I hate small talk. I hate it. It’s a personality problem. People like me want in-depth conversation. What’s your life history, how long have you been married, what are your deepest, darkest secrets? Tell me all of that right away. I can handle that.
“Oh, it looks like rain,” SHOULD be easier, but it is, in fact, SO much harder. It’s surface and awkward, when the truth is that I want to be all of me right away. That tends to be WAY too much ME for most people. And that’s o.k. Usually.
I just want to be my truest self so you can be your truest self so we can decide if we are going to be friends now and not waste our time.
A few close friends who really get me tend to be the norm for people with my level of weirdness. There’s probably a personality profile with some letters for that – INGF or something, I don’t know. I don’t know what those letters mean, but I’m probably a jumble of them.

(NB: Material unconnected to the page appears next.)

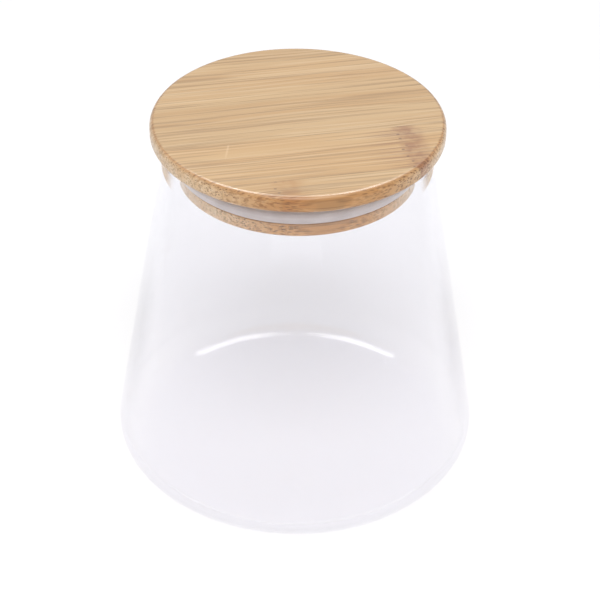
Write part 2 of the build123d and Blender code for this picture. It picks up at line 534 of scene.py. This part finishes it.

I do know that I’m thankful for the few people who love me and get me. My world just got smaller when I lost my sister. That’s one less person who TRULY just GETS me.
Now on to overthinking soccer snacks. Is Kale Mom gonna think it’s not healthy enough? Can I get by with just whatever I already have in the pantry? Do I have anything organic? That would be smart. But not honest.
It’s just graham crackers, but it’s exhausting.
I love those safe spaces where I don’t have to edit. Or explain. Or overthink.
Be thankful for your people who let you be all of your weird self. That’s a beautiful and rare gift. Treasure it.